For each line of the data below that holds "Identity", copy the line.

***** Task data *****

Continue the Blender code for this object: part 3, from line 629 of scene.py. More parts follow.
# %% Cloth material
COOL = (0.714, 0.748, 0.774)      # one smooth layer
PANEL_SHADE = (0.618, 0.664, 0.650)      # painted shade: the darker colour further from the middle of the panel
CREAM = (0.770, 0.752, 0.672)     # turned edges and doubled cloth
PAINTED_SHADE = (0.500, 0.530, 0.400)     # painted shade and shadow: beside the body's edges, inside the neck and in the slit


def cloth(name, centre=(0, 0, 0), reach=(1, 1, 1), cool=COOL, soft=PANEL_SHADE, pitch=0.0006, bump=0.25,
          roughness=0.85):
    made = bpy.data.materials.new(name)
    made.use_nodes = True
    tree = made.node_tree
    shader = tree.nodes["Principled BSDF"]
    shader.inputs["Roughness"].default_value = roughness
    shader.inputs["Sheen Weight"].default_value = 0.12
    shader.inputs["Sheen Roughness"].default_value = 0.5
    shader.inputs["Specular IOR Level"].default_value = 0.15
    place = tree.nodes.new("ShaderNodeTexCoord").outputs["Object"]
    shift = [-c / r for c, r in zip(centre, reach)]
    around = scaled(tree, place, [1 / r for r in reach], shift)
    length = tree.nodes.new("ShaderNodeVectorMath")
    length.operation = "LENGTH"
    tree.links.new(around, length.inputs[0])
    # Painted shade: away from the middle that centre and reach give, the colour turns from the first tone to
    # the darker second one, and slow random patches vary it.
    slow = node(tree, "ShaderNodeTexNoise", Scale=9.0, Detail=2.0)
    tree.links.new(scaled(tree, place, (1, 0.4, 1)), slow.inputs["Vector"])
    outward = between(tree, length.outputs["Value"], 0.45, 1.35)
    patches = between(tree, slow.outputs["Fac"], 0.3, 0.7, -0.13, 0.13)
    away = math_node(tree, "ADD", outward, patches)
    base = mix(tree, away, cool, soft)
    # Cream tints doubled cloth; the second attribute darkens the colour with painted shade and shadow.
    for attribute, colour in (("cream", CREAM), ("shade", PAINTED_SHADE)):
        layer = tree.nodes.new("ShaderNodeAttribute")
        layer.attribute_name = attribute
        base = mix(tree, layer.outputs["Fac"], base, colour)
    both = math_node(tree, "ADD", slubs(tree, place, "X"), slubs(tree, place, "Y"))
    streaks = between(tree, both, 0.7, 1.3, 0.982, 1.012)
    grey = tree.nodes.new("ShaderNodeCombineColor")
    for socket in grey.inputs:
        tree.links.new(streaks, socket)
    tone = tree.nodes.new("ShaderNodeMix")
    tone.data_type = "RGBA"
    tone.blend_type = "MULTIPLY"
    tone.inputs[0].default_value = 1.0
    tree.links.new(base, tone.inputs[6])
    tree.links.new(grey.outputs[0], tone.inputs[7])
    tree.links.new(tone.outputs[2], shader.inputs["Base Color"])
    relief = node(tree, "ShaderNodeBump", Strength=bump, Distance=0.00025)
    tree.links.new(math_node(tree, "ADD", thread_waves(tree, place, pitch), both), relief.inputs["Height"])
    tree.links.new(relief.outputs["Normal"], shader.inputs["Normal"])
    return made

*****
***** Task data *****

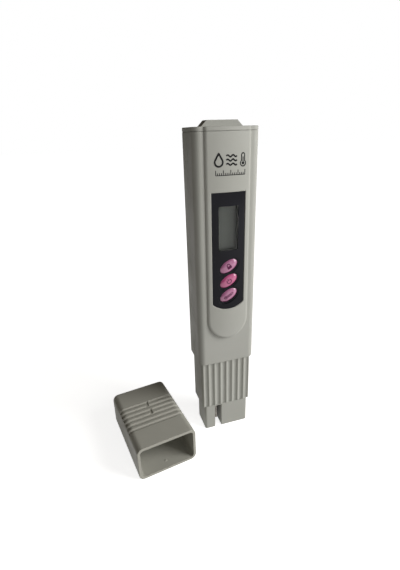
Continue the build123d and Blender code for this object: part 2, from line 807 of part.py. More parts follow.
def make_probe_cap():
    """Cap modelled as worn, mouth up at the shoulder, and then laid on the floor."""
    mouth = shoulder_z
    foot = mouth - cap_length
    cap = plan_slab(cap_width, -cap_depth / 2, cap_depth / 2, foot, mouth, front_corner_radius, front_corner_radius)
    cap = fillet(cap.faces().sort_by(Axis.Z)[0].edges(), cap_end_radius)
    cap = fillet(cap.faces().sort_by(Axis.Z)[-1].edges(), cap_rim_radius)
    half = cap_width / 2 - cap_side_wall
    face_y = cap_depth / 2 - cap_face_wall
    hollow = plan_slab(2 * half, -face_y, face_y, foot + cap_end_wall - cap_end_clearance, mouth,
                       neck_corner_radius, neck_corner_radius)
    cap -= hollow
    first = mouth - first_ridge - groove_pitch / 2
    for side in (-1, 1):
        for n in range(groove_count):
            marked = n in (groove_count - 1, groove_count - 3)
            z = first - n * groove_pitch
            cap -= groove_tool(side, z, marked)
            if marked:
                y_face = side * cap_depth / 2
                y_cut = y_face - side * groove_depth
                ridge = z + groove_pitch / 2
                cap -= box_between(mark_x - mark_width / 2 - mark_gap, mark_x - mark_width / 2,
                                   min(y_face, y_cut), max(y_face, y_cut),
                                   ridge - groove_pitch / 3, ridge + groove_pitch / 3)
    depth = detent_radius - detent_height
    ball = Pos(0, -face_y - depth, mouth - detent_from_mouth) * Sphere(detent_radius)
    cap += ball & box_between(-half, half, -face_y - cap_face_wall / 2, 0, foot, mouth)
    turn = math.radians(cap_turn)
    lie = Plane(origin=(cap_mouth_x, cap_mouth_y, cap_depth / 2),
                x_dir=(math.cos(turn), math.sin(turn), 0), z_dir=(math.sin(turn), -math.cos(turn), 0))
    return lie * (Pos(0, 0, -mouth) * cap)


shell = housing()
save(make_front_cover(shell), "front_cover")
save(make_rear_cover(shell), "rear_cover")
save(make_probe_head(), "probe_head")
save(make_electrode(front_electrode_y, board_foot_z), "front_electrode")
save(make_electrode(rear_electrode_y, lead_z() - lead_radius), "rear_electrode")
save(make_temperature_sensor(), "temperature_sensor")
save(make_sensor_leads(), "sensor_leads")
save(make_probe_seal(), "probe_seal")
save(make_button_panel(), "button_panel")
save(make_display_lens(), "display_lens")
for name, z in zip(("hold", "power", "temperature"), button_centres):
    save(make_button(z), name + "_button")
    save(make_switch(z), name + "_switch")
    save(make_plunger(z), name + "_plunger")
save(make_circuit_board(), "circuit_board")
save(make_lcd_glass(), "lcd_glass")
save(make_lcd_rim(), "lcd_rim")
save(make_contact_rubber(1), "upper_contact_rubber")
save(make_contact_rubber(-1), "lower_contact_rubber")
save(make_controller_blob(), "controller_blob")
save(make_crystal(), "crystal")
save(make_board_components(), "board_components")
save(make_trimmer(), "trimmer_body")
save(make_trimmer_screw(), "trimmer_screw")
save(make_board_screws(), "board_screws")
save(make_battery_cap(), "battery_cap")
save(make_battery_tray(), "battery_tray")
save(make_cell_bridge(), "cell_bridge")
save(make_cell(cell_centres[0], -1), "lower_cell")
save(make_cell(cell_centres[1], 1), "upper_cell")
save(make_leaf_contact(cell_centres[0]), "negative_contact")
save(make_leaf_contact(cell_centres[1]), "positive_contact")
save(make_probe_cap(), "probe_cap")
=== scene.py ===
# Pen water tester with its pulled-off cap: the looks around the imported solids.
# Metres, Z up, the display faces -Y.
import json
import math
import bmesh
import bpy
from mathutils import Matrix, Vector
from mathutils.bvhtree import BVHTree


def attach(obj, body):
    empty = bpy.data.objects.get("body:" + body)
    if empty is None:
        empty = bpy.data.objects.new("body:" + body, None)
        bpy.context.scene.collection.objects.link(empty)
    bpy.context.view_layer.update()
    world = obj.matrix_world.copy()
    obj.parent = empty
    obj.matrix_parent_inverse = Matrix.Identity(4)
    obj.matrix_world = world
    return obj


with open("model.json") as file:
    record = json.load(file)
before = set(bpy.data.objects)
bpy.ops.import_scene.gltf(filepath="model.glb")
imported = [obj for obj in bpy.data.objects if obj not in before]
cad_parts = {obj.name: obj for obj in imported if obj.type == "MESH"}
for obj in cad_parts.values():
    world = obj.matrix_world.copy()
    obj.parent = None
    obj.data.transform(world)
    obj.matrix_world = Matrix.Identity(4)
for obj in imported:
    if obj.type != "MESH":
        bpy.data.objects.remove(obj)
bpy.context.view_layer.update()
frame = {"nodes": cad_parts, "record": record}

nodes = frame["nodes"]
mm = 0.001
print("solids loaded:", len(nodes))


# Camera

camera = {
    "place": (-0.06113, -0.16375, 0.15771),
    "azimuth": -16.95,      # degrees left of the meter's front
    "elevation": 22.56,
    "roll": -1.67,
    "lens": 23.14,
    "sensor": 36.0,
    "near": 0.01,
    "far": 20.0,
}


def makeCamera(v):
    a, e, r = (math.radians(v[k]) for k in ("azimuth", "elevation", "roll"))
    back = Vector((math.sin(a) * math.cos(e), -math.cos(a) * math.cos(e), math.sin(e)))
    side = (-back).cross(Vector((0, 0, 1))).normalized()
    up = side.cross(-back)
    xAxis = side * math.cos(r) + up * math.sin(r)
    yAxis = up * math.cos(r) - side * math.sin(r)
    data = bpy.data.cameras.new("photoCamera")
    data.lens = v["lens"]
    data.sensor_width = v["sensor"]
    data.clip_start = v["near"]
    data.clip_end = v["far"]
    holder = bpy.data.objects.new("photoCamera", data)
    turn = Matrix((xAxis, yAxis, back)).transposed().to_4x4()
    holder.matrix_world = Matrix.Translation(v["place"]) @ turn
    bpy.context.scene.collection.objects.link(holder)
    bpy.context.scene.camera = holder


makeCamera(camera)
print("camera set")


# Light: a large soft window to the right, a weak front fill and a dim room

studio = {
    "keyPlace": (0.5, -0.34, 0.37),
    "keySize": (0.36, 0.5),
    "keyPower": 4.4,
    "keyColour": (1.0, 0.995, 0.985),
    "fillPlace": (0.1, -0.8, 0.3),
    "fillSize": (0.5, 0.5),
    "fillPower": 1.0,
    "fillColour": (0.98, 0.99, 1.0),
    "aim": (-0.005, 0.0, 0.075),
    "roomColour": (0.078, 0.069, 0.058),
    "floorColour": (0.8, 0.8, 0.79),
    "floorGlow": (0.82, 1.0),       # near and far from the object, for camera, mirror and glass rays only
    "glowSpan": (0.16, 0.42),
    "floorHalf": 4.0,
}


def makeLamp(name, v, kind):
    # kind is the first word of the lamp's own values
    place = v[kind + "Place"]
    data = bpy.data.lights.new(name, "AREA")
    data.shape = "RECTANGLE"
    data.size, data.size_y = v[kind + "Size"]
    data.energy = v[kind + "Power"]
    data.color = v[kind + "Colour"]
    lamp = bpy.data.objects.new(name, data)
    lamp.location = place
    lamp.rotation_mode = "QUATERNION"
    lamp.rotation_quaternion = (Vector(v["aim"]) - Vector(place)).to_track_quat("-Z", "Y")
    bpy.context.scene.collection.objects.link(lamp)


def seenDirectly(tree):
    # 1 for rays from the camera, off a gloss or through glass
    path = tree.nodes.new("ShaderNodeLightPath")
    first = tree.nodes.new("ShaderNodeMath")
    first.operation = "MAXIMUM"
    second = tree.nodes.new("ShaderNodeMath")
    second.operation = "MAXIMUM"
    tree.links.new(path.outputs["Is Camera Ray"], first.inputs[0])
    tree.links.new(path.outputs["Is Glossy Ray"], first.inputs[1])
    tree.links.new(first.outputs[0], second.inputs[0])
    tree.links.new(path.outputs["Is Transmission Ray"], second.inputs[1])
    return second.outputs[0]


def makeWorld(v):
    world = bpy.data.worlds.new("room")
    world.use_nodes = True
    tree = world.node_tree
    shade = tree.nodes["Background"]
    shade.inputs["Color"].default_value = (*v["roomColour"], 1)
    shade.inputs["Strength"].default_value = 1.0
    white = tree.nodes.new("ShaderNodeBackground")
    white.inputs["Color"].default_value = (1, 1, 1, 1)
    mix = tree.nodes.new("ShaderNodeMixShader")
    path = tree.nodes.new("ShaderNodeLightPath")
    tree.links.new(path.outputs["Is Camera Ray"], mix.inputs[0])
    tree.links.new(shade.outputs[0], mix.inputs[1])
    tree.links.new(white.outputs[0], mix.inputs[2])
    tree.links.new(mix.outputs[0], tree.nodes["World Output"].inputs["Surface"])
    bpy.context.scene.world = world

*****

_Full solution_:
    obj.matrix_parent_inverse = Matrix.Identity(4)
    obj.matrix_world = Matrix.Identity(4)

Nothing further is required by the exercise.